City might now preserve surplus land as open space
Tue, 09/11/2007
Six acres of ridge-top property in the West Duwamish greenbelt - once slated for surplus sale by the city for private condo development - are on their way to preservation as public open space.
The Seattle City Council's committee on parks, education, libraries and labor is scheduled to take up the matter Sept. 19.
Neighbors in the Riverview neighborhood objected four years ago to the city's proposed sale of the top of a 30-acre slice of the greenbelt, Seattle's largest forest. They wanted the ridge to be part of the greenbelt, not the residential area. The city relented and withdrew the land sale offer.
The West Duwamish greenbelt is a 181-acre forest along West Seattle's eastern edge. It is the largest greenbelt in Seattle.
The property at issue is between Morgan and Holly streets, with a western boundary at 15th Avenue Southwest. Besides the six acres that had been for sale at the top of the greenbelt, another 25 acres runs eastward and drops downhill to West Marginal Way by the Duwamish River.
"We're so happy," said Nancy Whitlock, director of the Nature Consortium, a nonprofit environmental organization based in the Youngstown Cultural Arts Center. She joined with residents of the Riverview neighborhood to preserve the West Duwamish greenbelt. Her organization does a lot of forest restoration in West Seattle's eastern flank.
The ridge of the West Duwamish greenbelt includes several wetlands frequented by migratory as well as stay-around birds, Whitlock said. Thirty-five species have been spotted in the greenbelt.

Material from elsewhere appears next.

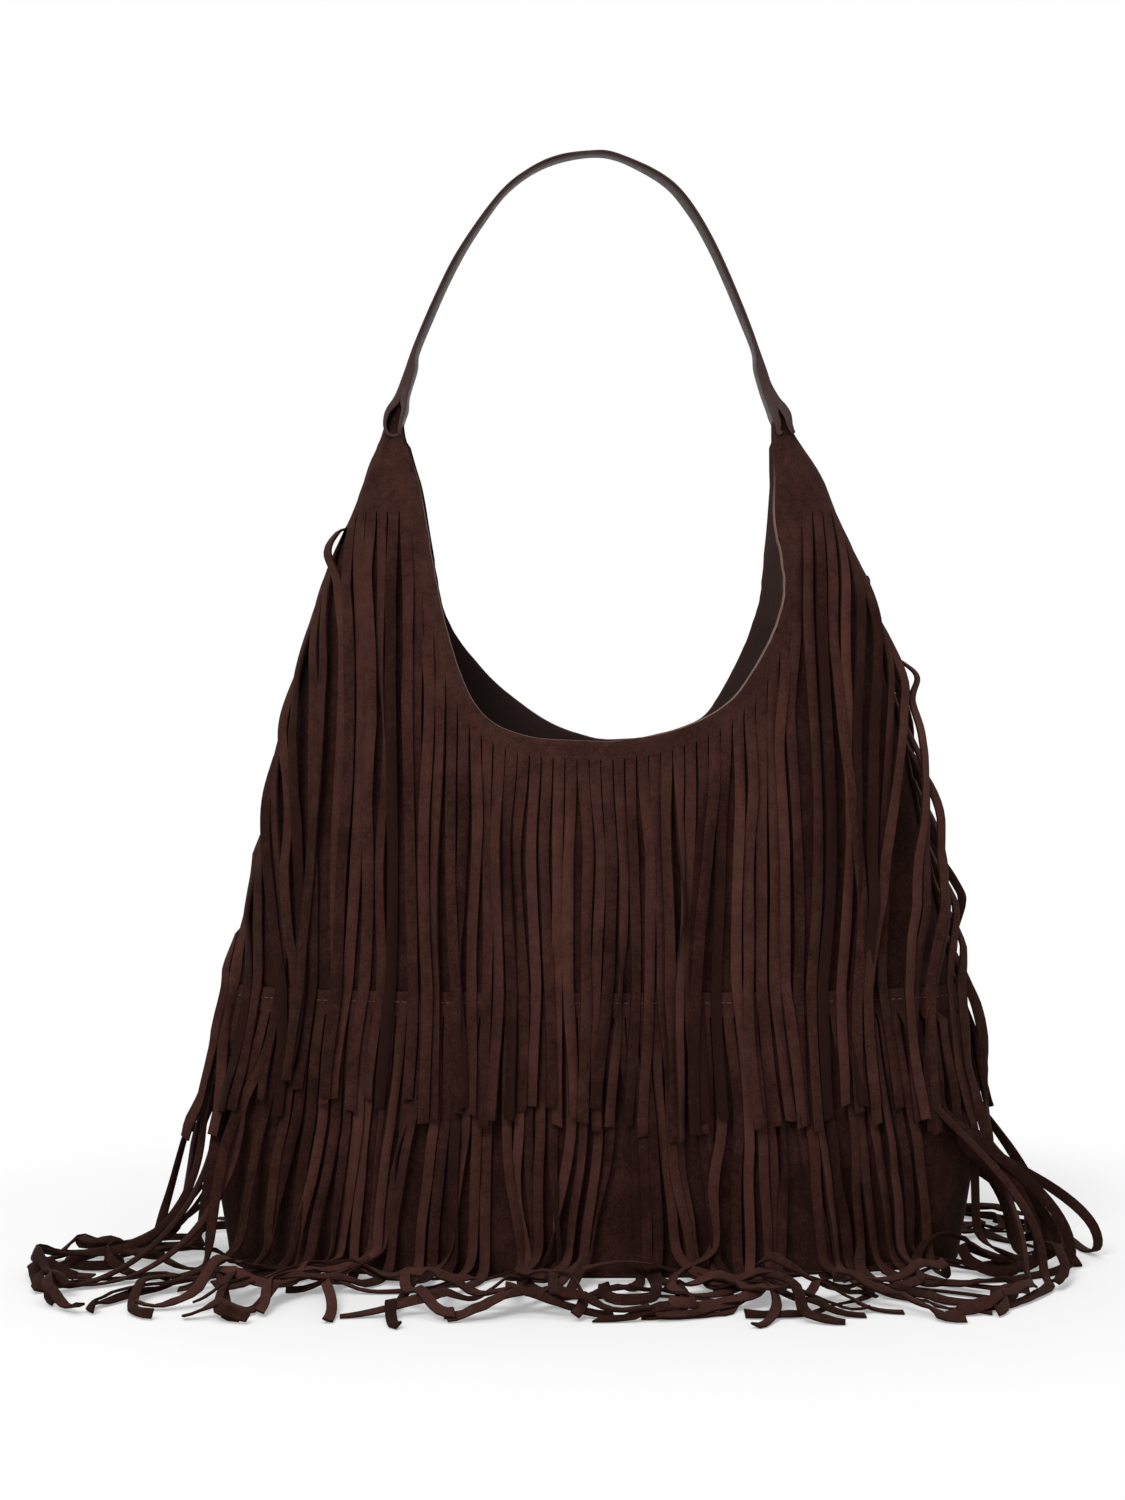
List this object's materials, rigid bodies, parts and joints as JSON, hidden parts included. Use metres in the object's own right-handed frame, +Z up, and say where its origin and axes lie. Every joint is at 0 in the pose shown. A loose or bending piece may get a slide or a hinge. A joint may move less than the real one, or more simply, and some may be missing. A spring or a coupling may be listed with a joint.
{
  "type": "shoulder bag",
  "caption": "Open-top suede shoulder bag with two tiers of long fringe, pointed sides and a curved two-ply leather strap, standing with its lower fringe spread on the floor.",
  "frame": {"origin": "centre of the bounding box on the floor, under the middle of the bag", "axes": "+X from the left to the right of the bag as seen from the front, -Y out of the front, +Z up to the strap"},
  "size_m": [0.5908, 0.3198, 0.552],
  "materials": {
    "suede": "matt brushed suede, dark brown",
    "suede_inside": "matt suede, a little darker",
    "lining": "plain woven lining, dark brown",
    "strap_leather": "smooth leather, soft sheen"
  },
  "bodies": {
    "root": {"base_panel": "suede", "front_panel": "suede_inside", "back_panel": "suede_inside", "front_closure_patch": "suede_inside", "back_closure_patch": "suede_inside", "base_lining": "lining", "front_lining": "lining", "back_lining": "lining", "front_lower_fringe": "suede", "back_lower_fringe": "suede", "front_upper_fringe": "suede", "back_upper_fringe": "suede", "strap_outer_ply": "strap_leather", "strap_inner_ply": "strap_leather"}
  },
  "joints": []
}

The West Duwamish greenbelt also provides a noise-and-pollution buffer between West Seattle and the Duwamish industrial corridor.
More and more urban hikers are turning up on the greenbelt's trails, Whitlock said. Unfortunately so are all-terrain vehicles and motorbikes, she said.
The property had been purchased during the 1960s for a highway-and-bridge project called Sound Way. The highway would've cut across West Seattle to Fauntleroy and a bridge across Puget Sound to Vashon Island.
A few years ago, the city inventoried its surplus properties with plans to sell. Planners pointed out the sales-worthiness of the potential view lots at the ridge of the greenbelt.
But neighbors objected and urged the city to preserve the land as publicly owned open space.
The city gave the community nine months to raise $1.3 million for the land to be designated as open space, Whitlock recalled.
Opponents of the greenbelt land sale raised $6,000. Then West Seattle Sen. Erik Poulsen sponsored a bill in the Legislature contributing $500,000 toward the project.
Mayor Greg Nickels decided the community had raised enough money and the state to offset the city's loss of potential revenue, so he declared the matter settled.
If approved by the full City Council this fall, the swath of West Duwamish greenbelt could be officially designated as open space. The land would be transferred from the Department of Transportation to Seattle Parks and Recreation.